Last year, the Human Rights Campaign noticed that Peroutka, a Maryland-based lawyer, was one of the biggest donors to the anti-marriage-equality effort in the state, and slammed his association with The League of the South. Peroutka denied that he is a white supremacist, but called himself a “proud member” of the group; in fact he is a board member. He was a featured speaker at the group’s conference last June, which was entitled, “Southern Independence: Antidote to Tyranny.” The group defines its mission this way: “The League of the South is a Southern Nationalist organization whose ultimate goal is a free and independent Southern republic.”   Also:

We also encourage individuals and families to personally withdraw (secede) from the corrupt and corrupting influence of post-Christian culture in America. We call this "abjuring the realm," and it's a real and dramatic first step all of us can take by simply withdrawing our support of and allegiance to the corrupt government in Washington that through its greed, corruption and lack of Christian values has destroyed your children's and grand children's future.

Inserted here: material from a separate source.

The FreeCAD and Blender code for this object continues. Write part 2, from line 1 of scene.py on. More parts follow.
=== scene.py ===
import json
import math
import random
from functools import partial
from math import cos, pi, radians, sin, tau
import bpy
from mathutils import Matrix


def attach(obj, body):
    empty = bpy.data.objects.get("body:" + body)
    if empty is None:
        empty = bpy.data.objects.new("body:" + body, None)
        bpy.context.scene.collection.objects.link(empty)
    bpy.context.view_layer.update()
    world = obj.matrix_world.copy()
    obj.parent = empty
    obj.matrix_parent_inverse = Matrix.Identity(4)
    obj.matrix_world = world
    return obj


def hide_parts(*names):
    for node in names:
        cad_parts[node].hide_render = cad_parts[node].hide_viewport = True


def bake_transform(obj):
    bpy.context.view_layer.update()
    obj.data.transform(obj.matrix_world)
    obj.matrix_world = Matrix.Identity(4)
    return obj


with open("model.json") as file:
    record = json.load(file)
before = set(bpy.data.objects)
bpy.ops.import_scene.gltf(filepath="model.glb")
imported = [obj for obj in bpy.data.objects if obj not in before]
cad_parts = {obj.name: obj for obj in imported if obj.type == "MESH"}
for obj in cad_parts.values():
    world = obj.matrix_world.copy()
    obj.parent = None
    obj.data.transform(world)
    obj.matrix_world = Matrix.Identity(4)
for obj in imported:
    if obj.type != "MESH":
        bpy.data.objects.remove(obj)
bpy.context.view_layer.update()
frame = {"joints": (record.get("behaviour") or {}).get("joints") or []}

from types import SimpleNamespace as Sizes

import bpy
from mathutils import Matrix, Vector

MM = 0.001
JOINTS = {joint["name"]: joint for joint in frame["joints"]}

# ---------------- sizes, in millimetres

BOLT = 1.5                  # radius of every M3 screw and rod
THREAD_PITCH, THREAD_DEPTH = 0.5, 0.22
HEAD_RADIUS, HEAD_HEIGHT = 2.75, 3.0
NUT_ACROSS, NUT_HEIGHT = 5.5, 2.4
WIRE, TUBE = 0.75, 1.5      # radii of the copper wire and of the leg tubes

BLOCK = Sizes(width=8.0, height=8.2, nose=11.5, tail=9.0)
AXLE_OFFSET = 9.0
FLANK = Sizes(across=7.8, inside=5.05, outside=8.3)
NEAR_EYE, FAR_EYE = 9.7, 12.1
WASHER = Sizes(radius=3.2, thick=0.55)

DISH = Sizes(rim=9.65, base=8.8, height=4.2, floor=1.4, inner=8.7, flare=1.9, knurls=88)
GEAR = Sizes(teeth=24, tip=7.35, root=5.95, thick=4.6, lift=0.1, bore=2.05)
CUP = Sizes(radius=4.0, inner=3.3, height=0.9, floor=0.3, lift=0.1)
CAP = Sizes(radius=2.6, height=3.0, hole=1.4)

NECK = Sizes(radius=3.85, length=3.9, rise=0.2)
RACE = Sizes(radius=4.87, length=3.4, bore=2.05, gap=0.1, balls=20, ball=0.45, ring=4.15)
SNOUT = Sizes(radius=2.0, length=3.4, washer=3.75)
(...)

Plenty of other speakers, including a couple of clergy, claimed God’s endorsement.  Even W. Cleon Skausen, the late far-right Mormon conspiracy theorist, was invoked. Sheriff Richard Mack demonstrated a “political prayer” that he said Skausen had taught 250 law enforcement officers at a training session – a series of hand motions to go along with a recitation of the preamble to the Constitution. Skausen, also a member of the Council on National Policy, was popularized by Glenn Beck’s promotion of his book The 5000 Year Leap as divinely inspired. The Southern Poverty Law Center describes the book as “an illustrated recipe for turning the United States into 50 little theocracies.”

Klayman himself wasn’t shy about invoking God’s blessing on his revolution:

“Our strength comes from God. We take orders only from him. We don’t take orders from Hussein over there. We take orders from our God, not his. So consequently we are moving forward and we look for your support and your help.” He ended his remarks by saying, “and most important of all, we have God on our side.”